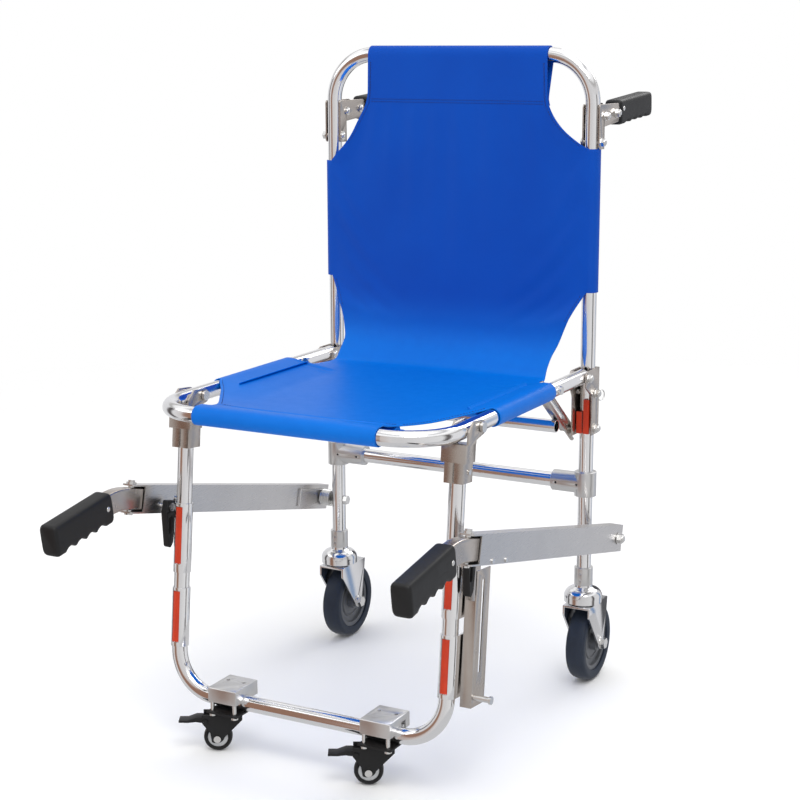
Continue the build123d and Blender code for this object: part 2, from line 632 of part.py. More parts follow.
def front_casters():
    """Black fork, axle bolt, wheel centre, tyre and brake pedal of each front caster."""
    cheek_in = FRONT_TYRE_W / 2 + 2
    cheek_out = cheek_in + 2
    for name, side in SIDES:
        yaw = Plane(origin=(side * CASTER_X, BAR_Y, 0)).rotated((0, 0, -FRONT_YAW))
        hub_at = (0, -FRONT_TRAIL, FRONT_AXLE_Z)
        with BuildPart(yaw) as fork:
            for cheek in (-1, 1):
                with BuildSketch(yaw * Plane(origin=(cheek * (cheek_in + 1), 0, 0), x_dir=(0, 1, 0),
                                             z_dir=(1, 0, 0))):
                    with BuildLine():
                        Polyline((-41, FORK_TOP), (15, FORK_TOP), (15, FORK_TOP - 7),
                                 (-FRONT_TRAIL + 10, FRONT_AXLE_Z + 2))
                        RadiusArc((-FRONT_TRAIL + 10, FRONT_AXLE_Z + 2),
                                  (-FRONT_TRAIL - 8, FRONT_AXLE_Z - 5), 12)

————

◆ The problem
Write out every line of the material again, exactly as it reads.

◆ Exercise answer
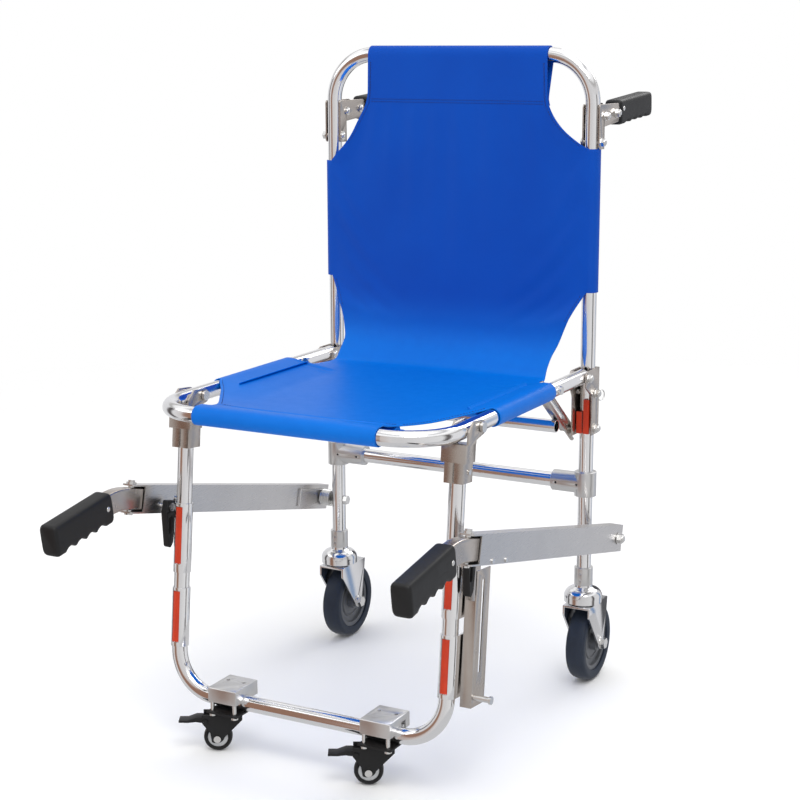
Continue the build123d and Blender code for this object: part 2, from line 632 of part.py. More parts follow.
def front_casters():
    """Black fork, axle bolt, wheel centre, tyre and brake pedal of each front caster."""
    cheek_in = FRONT_TYRE_W / 2 + 2
    cheek_out = cheek_in + 2
    for name, side in SIDES:
        yaw = Plane(origin=(side * CASTER_X, BAR_Y, 0)).rotated((0, 0, -FRONT_YAW))
        hub_at = (0, -FRONT_TRAIL, FRONT_AXLE_Z)
        with BuildPart(yaw) as fork:
            for cheek in (-1, 1):
                with BuildSketch(yaw * Plane(origin=(cheek * (cheek_in + 1), 0, 0), x_dir=(0, 1, 0),
                                             z_dir=(1, 0, 0))):
                    with BuildLine():
                        Polyline((-41, FORK_TOP), (15, FORK_TOP), (15, FORK_TOP - 7),
                                 (-FRONT_TRAIL + 10, FRONT_AXLE_Z + 2))
                        RadiusArc((-FRONT_TRAIL + 10, FRONT_AXLE_Z + 2),
                                  (-FRONT_TRAIL - 8, FRONT_AXLE_Z - 5), 12)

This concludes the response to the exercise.